The goal is control—not conflict resolution.



A young girl feeling drained and sad.



What it does to you (and why it’s so damaging)

Living under coercive control changes how you think, feel, and function. Many survivors describe it as slowly disappearing inside their own life.


1) It erodes your sense of self. Over time, you may stop trusting your preferences, opinions, and instincts. You might feel like you don’t know who you are anymore because so many choices have been criticized, corrected, or taken away.

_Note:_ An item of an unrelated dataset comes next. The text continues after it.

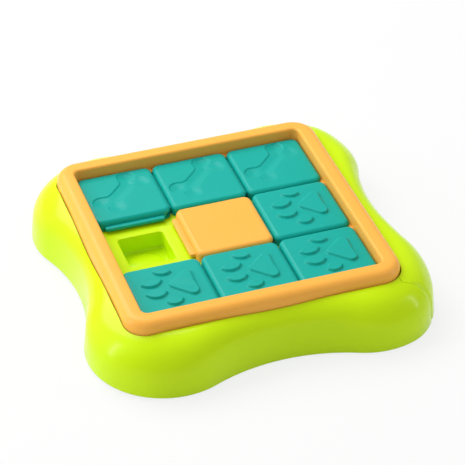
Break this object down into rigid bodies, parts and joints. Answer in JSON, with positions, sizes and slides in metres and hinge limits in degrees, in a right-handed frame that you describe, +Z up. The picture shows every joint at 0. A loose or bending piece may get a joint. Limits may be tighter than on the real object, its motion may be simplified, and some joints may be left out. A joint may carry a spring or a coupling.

2) It creates chronic anxiety and hypervigilance. Your nervous system can get stuck in survival mode. You may constantly scan for mood shifts, tone changes, or signs you’re “about to be in trouble.” Even calm moments can feel unsafe because you’re waiting for the next switch.

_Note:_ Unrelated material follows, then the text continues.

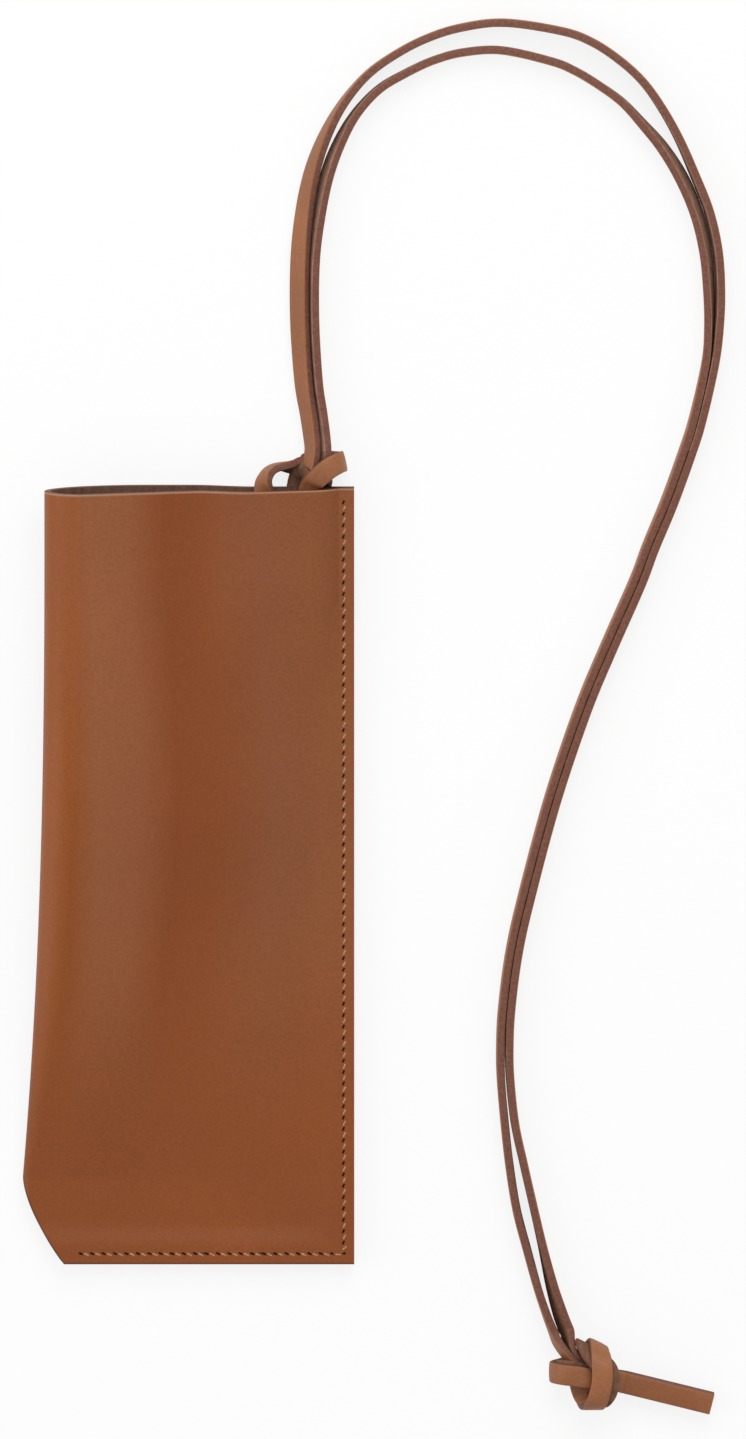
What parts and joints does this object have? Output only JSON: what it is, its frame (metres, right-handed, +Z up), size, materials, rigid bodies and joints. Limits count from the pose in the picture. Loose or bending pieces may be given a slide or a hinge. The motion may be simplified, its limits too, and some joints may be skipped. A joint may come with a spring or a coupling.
{
  "type": "sunglasses case",
  "caption": "Flat folded leather sleeve for sunglasses, stitched along one side and the bottom, open at the mouth, with a doubled flat lace neck strap that ends in a knot.",
  "frame": {"origin": "under the middle of the case, on the surface that it lies on", "axes": "+Y towards the open mouth, +X towards the stitched side, +Z up out of the front panel"},
  "size_m": [0.1607, 0.3229, 0.0164],
  "materials": {
    "case_leather": "smooth vegetable-tanned leather, tan, satin, with a raw flesh side inside",
    "lace_leather": "flat cut lace, satin grain side, raw edges and flesh side",
    "seam_thread": "waxed twisted thread, light tan, matt"
  },
  "bodies": {
    "case": {"case_body": "case_leather", "seam_thread_front": "seam_thread", "seam_thread_back": "seam_thread"},
    "strap": {"strap_hitch": "lace_leather", "strap_strand_outer": "lace_leather", "strap_strand_inner": "lace_leather", "end_knot": "lace_leather", "strap_tail_upper": "lace_leather", "strap_tail_lower": "lace_leather"}
  },
  "joints": [
    {"name": "strap_swing", "type": "hinge", "parent": "case", "child": "strap", "pos_m": [0.023, 0.076, 0], "axis": [0, 0, 1], "range_deg": [0, 3]}
  ]
}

3) It causes confusion and self-doubt. Gaslighting and blame-shifting can make you question your memory and judgment. You may replay conversations repeatedly, trying to figure out what you did wrong, when the situation was designed to keep you off balance.


4) It leads to shame and isolation. Many survivors feel embarrassed or fear they won’t be believed. The abuser may also work to damage your reputation or convince others you’re unstable, dramatic, or “the real problem,” making it harder to reach out.

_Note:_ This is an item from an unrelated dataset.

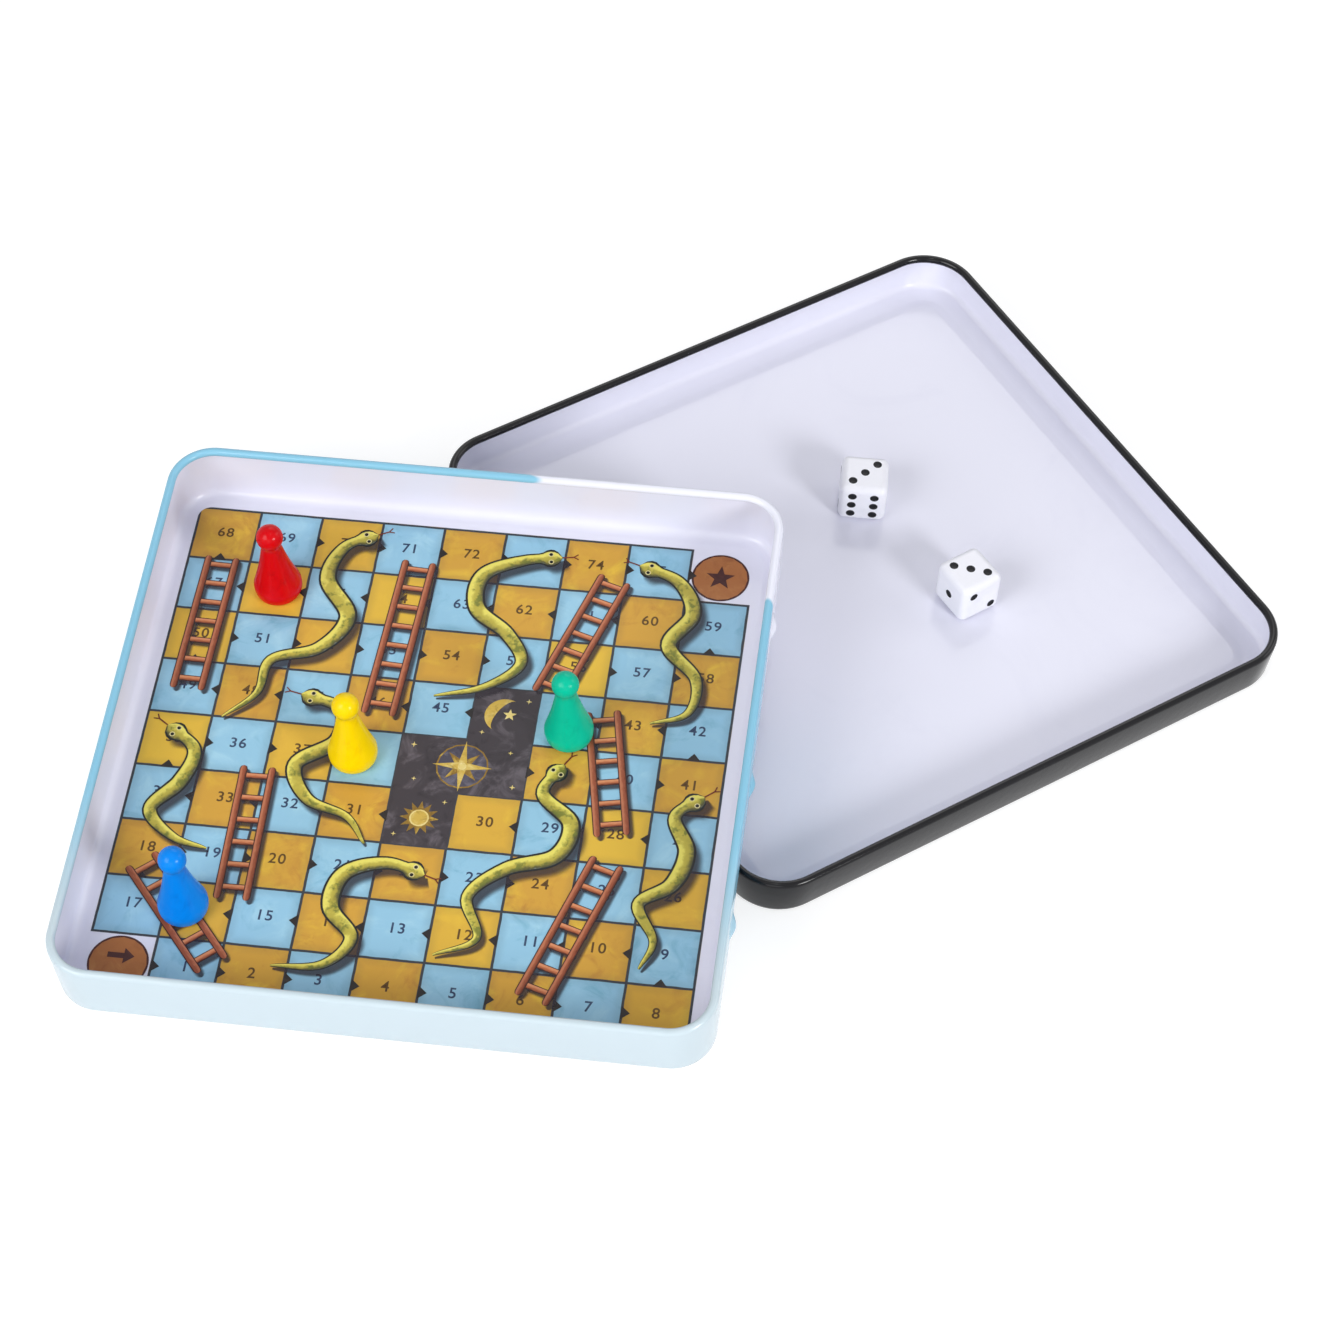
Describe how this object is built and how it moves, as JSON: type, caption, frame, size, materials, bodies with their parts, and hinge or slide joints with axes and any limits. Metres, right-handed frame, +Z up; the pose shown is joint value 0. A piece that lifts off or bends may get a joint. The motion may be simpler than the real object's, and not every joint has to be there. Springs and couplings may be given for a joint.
{
  "type": "magnetic snakes and ladders travel game",
  "caption": "Flat square tin tray with a numbered playing field, leaning on the rim of its open tin lid, with magnetic pawns on the field and dice in the lid.",
  "frame": {"origin": "on the ground under the middle of the whole layout's box", "axes": "+Z up, +X to the right and +Y to the back along the sides of the board tin before it leans; the lid lies turned 38.7 degrees about +Z"},
  "size_m": [0.253, 0.2414, 0.0332],
  "materials": {
    "black_tin": "gloss enamel outside, pale lilac white inside",
    "blue_tin": "gloss pale blue enamel outside, lilac white and the printed field inside",
    "red_plastic": "gloss moulded",
    "yellow_plastic": "gloss moulded",
    "green_plastic": "gloss moulded",
    "blue_plastic": "gloss moulded",
    "magnet": "nickel plated",
    "die_plastic": "polished, black pips"
  },
  "bodies": {
    "lid": {"lid_tin": "black_tin"},
    "board": {"board_tin": "blue_tin"},
    "red_pawn": {"pawn_red": "red_plastic", "magnet_red": "magnet"},
    "yellow_pawn": {"pawn_yellow": "yellow_plastic", "magnet_yellow": "magnet"},
    "green_pawn": {"pawn_green": "green_plastic", "magnet_green": "magnet"},
    "blue_pawn": {"pawn_blue": "blue_plastic", "magnet_blue": "magnet"},
    "first_die": {"die_1": "die_plastic"},
    "second_die": {"die_2": "die_plastic"}
  },
  "joints": [
    {"name": "board_lift", "type": "slide", "parent": "lid", "child": "board", "axis": [0, 0, 1], "range_m": [0, 0.06]},
    {"name": "red_pawn_lift", "type": "slide", "parent": "board", "child": "red_pawn", "axis": [-0.0653, -0.0524, 0.9965], "range_m": [0, 0.03]},
    {"name": "yellow_pawn_lift", "type": "slide", "parent": "board", "child": "yellow_pawn", "axis": [-0.0653, -0.0524, 0.9965], "range_m": [0, 0.03]},
    {"name": "green_pawn_lift", "type": "slide", "parent": "board", "child": "green_pawn", "axis": [-0.0653, -0.0524, 0.9965], "range_m": [0, 0.03]},
    {"name": "blue_pawn_lift", "type": "slide", "parent": "board", "child": "blue_pawn", "axis": [-0.0653, -0.0524, 0.9965], "range_m": [0, 0.03]},
    {"name": "first_die_lift", "type": "slide", "parent": "lid", "child": "first_die", "axis": [0, 0, 1], "range_m": [0, 0.03]},
    {"name": "second_die_lift", "type": "slide", "parent": "lid", "child": "second_die", "axis": [0, 0, 1], "range_m": [0, 0.03]}
  ]
}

5) It can impact your physical health. Long-term stress can show up as headaches, stomach issues, insomnia, panic symptoms, fatigue, appetite changes, and worsening chronic conditions. Your body carries what your mind has been forced to endure.


6) It changes how you make decisions. When every choice is criticized or punished, you may start avoiding decisions altogether. You might ask permission for basic things, over-explain, or freeze—because the cost of being “wrong” has been too high.


7) It can create trauma responses. Survivors may experience symptoms associated with trauma: emotional numbness, intrusive thoughts, dissociation, difficulty concentrating, and feeling detached from reality or from their own body.


Why it’s hard to leave

People often ask, “Why didn’t you just leave?” Coercive control answers that question. Leaving can feel impossible when:

  • you’ve been isolated from support

  • you’re financially trapped

  • you’ve been convinced you can’t survive on your own

  • you fear retaliation, custody threats, or escalation

  • you’re trauma-bonded through cycles of cruelty and affection


Leaving isn’t a single moment—it’s a process, and safety planning matters.


If you’re experiencing coercive control

If any of this feels familiar, it doesn’t mean you’re weak—it means you’ve been surviving something designed to wear you down. You deserve support that is safe, informed, and nonjudgmental.


If you’re in immediate danger, contact local emergency services.


Coercive control thrives in silence. Naming it is powerful. Healing is possible, and your life can belong to you again—one step, one boundary, one safe connection at a time.